To determine the domain for which the functions \( f(x) = 2x^2 - 1 \) and \( g(x) = 1 - 3x \) are equal, we will follow these steps: ### Step 1: Set the functions equal to each other We start by equating the two functions: \[ f(x) = g(x) \] This gives us: \[ 2x^2 - 1 = 1 - 3x \] ### Step 2: Rearrange the equation Next, we rearrange the equation to bring all terms to one side: \[ 2x^2 + 3x - 1 - 1 = 0 \] This simplifies to: \[ 2x^2 + 3x - 2 = 0 \] ### Step 3: Factor the quadratic equation Now, we will factor the quadratic equation \( 2x^2 + 3x - 2 = 0 \). We look for two numbers that multiply to \( 2 \times -2 = -4 \) and add up to \( 3 \). The numbers \( 4 \) and \( -1 \) work: \[ 2x^2 + 4x - x - 2 = 0 \] Grouping the terms: \[ (2x^2 + 4x) + (-x - 2) = 0 \] Factoring by grouping: \[ 2x(x + 2) - 1(x + 2) = 0 \] This gives us: \[ (2x - 1)(x + 2) = 0 \] ### Step 4: Solve for \( x \) Now, we set each factor equal to zero: 1. \( 2x - 1 = 0 \) leads to: \[ 2x = 1 \implies x = \frac{1}{2} \] 2. \( x + 2 = 0 \) leads to: \[ x = -2 \] ### Step 5: Identify the domain The solutions \( x = \frac{1}{2} \) and \( x = -2 \) are the points where the two functions are equal.
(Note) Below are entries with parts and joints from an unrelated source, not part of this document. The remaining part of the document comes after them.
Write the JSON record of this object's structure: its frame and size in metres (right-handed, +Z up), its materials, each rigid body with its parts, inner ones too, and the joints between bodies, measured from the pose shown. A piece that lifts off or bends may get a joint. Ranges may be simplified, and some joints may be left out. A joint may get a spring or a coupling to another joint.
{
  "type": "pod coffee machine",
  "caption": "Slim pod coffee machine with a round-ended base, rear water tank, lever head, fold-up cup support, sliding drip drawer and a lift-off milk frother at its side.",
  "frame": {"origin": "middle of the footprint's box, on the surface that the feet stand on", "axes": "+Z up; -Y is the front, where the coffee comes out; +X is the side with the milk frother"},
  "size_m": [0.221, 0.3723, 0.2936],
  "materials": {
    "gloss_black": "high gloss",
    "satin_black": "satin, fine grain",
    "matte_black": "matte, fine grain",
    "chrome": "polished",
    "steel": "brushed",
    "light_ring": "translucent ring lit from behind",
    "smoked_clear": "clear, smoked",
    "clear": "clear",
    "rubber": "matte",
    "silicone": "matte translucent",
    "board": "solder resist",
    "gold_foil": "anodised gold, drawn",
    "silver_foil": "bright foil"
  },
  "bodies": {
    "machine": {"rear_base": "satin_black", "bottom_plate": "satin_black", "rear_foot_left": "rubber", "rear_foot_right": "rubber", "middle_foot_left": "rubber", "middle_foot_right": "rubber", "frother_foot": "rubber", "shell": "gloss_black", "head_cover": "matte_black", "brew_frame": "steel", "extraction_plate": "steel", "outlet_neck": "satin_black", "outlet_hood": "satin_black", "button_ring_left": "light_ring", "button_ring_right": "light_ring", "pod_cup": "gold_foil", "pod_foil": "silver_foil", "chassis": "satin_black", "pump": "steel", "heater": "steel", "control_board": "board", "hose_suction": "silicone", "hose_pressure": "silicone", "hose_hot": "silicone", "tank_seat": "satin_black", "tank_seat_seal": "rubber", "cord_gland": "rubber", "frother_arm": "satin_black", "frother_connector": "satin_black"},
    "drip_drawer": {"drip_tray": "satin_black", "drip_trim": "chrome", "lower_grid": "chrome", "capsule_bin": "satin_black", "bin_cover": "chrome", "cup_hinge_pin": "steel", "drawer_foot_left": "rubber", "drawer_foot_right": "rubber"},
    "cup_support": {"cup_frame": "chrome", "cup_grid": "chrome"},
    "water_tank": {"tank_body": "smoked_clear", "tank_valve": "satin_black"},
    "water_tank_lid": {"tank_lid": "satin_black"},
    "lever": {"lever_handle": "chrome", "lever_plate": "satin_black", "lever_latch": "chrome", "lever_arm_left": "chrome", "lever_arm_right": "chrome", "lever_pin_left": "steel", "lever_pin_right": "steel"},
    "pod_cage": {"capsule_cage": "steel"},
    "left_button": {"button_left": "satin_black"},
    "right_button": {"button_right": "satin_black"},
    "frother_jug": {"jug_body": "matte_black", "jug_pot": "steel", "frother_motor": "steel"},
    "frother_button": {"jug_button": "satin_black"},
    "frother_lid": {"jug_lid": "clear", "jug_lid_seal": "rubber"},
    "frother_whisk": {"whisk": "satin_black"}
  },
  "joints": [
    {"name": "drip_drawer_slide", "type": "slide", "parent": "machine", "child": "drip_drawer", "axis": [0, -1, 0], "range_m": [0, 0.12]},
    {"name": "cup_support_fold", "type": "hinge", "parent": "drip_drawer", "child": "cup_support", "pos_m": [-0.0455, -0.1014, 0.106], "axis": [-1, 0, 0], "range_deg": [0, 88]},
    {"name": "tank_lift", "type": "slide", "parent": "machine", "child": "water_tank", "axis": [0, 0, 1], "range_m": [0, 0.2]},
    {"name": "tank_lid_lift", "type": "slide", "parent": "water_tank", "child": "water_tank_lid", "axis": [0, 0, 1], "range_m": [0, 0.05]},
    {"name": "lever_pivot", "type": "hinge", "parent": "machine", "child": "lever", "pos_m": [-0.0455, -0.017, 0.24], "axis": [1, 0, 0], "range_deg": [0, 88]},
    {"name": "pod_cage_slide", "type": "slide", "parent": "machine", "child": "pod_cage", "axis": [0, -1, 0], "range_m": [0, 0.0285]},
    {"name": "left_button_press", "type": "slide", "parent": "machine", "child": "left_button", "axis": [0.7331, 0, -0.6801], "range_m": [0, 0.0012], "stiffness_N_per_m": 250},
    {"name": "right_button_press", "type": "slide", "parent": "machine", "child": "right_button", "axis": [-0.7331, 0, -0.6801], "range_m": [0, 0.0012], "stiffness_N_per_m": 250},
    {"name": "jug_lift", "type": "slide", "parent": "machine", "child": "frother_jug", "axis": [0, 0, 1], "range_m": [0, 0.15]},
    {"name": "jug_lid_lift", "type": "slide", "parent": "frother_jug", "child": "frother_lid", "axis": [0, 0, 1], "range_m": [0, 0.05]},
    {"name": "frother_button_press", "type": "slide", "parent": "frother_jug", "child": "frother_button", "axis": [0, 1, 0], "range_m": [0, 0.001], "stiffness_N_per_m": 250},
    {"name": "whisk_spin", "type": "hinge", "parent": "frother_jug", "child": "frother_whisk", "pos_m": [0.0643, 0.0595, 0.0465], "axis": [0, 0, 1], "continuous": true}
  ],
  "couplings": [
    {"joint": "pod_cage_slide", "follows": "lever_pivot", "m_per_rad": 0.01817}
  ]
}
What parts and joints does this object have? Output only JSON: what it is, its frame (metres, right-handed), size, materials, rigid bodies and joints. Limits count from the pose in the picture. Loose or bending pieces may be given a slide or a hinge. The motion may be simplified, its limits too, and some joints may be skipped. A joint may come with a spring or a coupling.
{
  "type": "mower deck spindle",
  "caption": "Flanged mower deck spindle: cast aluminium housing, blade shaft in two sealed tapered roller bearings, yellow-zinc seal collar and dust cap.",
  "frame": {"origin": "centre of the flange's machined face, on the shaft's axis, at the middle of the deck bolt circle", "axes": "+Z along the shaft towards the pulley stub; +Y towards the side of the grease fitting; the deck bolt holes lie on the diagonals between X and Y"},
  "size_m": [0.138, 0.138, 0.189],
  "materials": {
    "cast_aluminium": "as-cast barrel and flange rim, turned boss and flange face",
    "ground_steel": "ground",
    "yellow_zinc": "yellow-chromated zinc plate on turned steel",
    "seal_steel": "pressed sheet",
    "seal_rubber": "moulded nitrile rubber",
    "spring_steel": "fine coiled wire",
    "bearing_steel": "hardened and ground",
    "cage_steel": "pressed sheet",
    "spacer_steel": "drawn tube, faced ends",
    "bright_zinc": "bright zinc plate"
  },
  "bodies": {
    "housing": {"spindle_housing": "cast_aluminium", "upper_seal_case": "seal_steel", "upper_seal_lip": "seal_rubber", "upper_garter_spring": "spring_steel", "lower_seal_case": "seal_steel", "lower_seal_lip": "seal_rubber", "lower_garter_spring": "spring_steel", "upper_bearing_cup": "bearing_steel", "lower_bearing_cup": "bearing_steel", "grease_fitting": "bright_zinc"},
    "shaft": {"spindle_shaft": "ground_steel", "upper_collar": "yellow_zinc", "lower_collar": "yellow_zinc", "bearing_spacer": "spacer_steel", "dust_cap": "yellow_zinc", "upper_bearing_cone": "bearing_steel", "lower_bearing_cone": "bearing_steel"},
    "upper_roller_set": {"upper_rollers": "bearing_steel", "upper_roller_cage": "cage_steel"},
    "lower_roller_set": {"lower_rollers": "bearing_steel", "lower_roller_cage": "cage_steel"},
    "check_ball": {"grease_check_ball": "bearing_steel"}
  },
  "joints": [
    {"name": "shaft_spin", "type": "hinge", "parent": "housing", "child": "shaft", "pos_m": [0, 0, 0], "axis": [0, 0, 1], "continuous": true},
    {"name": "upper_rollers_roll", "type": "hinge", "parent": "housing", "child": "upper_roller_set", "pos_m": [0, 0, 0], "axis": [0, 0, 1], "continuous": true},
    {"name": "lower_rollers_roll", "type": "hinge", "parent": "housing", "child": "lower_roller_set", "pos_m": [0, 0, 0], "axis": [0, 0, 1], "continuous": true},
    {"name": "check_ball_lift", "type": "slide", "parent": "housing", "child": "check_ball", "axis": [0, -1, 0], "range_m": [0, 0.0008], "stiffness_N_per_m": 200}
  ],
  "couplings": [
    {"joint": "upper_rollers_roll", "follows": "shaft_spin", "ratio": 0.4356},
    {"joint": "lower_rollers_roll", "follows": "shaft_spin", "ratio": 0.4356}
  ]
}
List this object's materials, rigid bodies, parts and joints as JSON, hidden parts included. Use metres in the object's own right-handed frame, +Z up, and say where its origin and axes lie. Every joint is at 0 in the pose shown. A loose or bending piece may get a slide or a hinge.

Since both functions are polynomial functions, their domain is all real numbers. Thus, the domain where the functions are equal is: \[ x = -2 \quad \text{and} \quad x = \frac{1}{2} \] ### Final Answer The functions \( f(x) \) and \( g(x) \) are equal at the points \( x = -2 \) and \( x = \frac{1}{2} \). ---